▸ WHAT YOU HAVE TO DO:
Return, exactly as written, every line from the first line of the data below through the line that contains "node.inputs[socket].default_value = value".

▸ PROVIDED RECORDS:
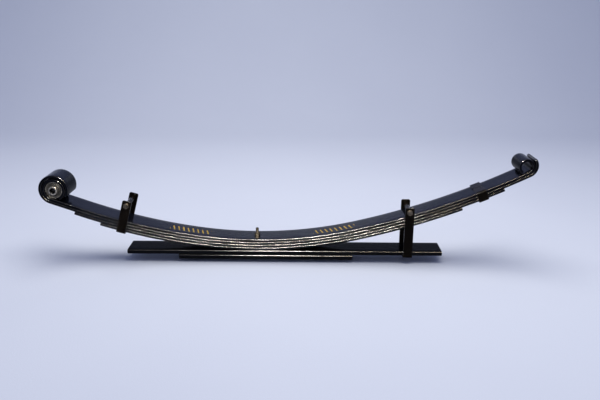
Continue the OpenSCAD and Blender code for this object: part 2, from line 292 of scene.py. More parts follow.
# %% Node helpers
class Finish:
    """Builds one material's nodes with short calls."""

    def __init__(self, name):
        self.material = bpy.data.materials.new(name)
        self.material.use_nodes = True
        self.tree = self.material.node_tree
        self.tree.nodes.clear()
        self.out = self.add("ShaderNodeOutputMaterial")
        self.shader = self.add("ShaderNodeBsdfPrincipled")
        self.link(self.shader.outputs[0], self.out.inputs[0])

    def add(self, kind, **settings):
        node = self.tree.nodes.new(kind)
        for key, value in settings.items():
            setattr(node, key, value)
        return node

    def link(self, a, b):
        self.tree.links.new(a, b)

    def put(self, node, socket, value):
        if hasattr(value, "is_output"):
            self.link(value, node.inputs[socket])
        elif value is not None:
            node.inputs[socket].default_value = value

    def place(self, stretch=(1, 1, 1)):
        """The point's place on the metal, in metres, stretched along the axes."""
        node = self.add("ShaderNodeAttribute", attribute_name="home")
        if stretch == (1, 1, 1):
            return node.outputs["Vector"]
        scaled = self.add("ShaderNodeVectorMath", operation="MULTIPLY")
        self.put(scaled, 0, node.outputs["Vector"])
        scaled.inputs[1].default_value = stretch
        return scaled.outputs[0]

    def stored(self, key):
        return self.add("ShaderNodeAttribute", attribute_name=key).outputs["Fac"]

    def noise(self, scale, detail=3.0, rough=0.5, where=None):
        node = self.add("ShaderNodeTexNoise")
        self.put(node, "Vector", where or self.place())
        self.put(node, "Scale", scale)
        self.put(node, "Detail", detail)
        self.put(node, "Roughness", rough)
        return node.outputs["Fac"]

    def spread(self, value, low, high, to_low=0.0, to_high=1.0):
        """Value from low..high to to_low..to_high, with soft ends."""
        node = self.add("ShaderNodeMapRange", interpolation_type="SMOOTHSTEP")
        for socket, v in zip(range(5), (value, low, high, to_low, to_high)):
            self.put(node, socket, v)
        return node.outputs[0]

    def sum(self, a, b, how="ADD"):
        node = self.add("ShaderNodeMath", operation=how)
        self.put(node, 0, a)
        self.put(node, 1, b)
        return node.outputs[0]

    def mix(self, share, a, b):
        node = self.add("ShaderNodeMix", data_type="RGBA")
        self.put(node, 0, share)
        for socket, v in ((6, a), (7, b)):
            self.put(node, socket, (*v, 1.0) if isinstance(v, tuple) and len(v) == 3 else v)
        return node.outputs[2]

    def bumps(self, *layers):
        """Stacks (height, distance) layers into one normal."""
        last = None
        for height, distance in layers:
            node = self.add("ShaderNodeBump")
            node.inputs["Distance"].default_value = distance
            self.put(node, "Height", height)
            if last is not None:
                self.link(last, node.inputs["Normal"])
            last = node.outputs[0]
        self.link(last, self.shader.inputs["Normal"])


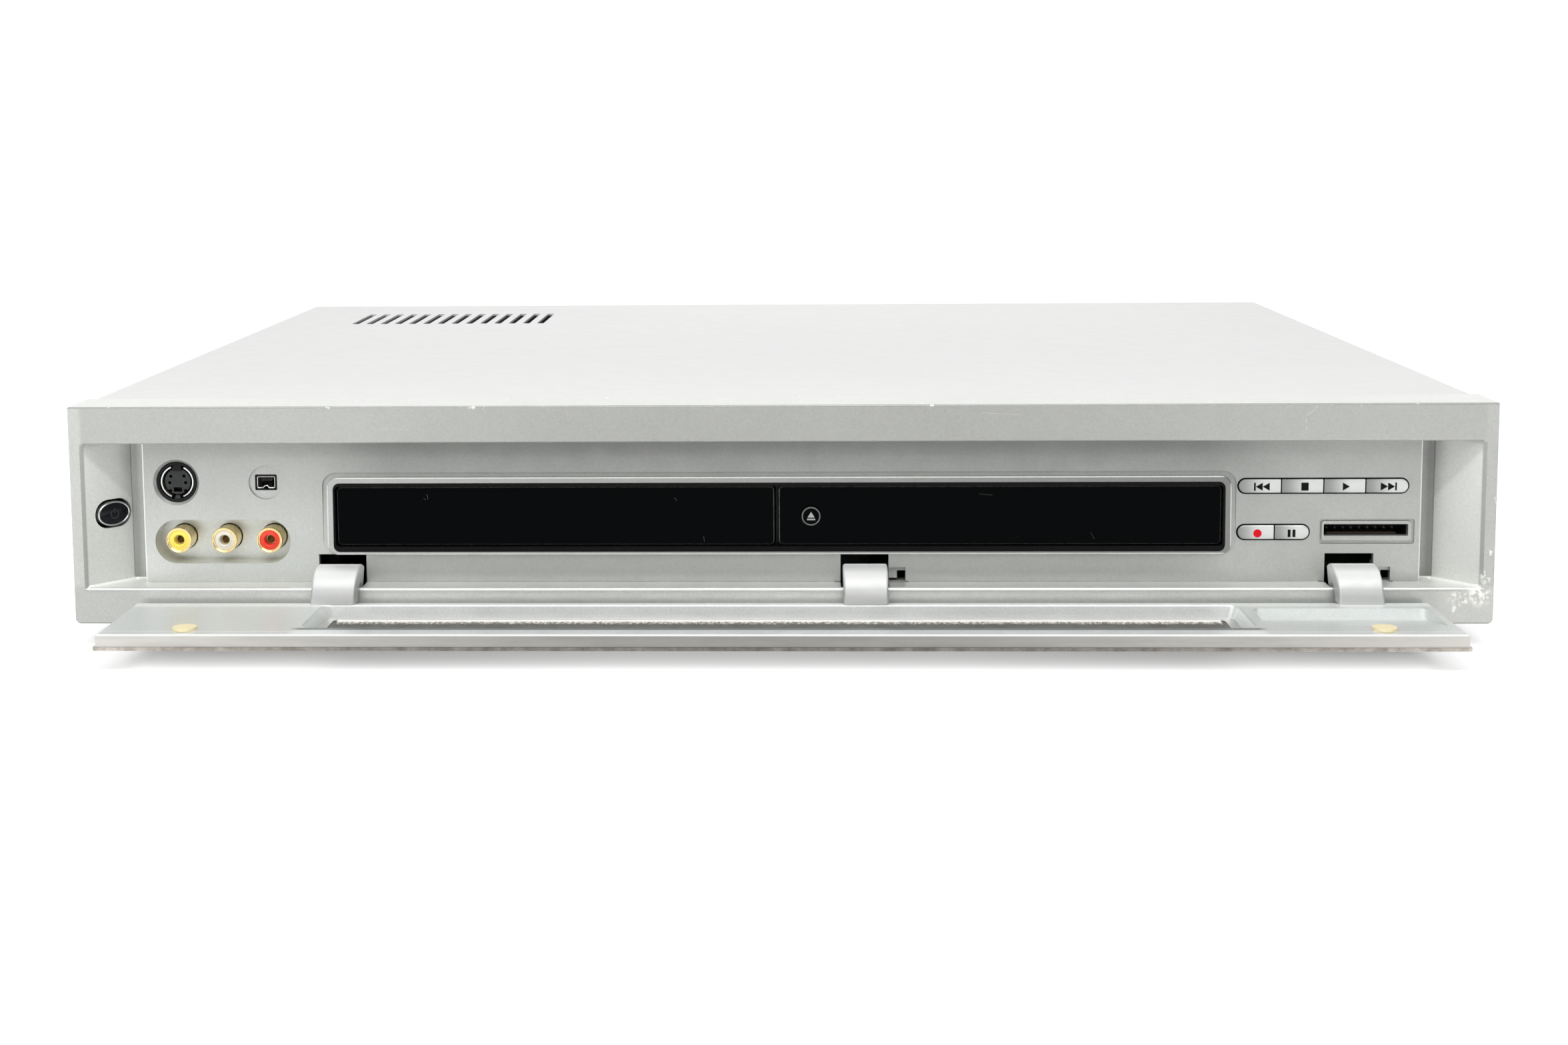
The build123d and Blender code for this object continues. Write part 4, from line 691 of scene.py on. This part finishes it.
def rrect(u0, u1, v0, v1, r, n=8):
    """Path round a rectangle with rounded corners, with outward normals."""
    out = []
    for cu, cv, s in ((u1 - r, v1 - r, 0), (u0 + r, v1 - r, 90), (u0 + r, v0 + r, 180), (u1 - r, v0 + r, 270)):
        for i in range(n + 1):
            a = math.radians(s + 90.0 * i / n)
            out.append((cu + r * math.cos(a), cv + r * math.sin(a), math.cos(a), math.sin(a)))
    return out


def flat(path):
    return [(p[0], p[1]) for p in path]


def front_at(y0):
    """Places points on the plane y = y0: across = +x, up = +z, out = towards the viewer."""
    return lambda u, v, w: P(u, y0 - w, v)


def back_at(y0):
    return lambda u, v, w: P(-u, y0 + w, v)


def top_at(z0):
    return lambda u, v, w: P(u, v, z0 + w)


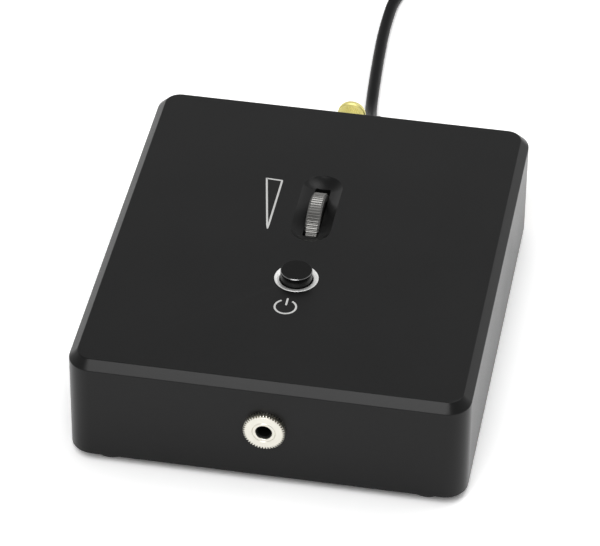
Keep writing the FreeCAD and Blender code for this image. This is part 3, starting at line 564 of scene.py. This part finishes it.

▸ THE RESPONSE:
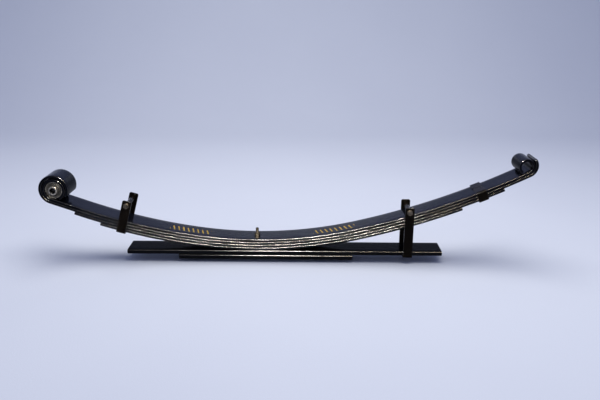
Continue the OpenSCAD and Blender code for this object: part 2, from line 292 of scene.py. More parts follow.
# %% Node helpers
class Finish:
    """Builds one material's nodes with short calls."""

    def __init__(self, name):
        self.material = bpy.data.materials.new(name)
        self.material.use_nodes = True
        self.tree = self.material.node_tree
        self.tree.nodes.clear()
        self.out = self.add("ShaderNodeOutputMaterial")
        self.shader = self.add("ShaderNodeBsdfPrincipled")
        self.link(self.shader.outputs[0], self.out.inputs[0])

    def add(self, kind, **settings):
        node = self.tree.nodes.new(kind)
        for key, value in settings.items():
            setattr(node, key, value)
        return node

    def link(self, a, b):
        self.tree.links.new(a, b)

    def put(self, node, socket, value):
        if hasattr(value, "is_output"):
            self.link(value, node.inputs[socket])
        elif value is not None:
            node.inputs[socket].default_value = value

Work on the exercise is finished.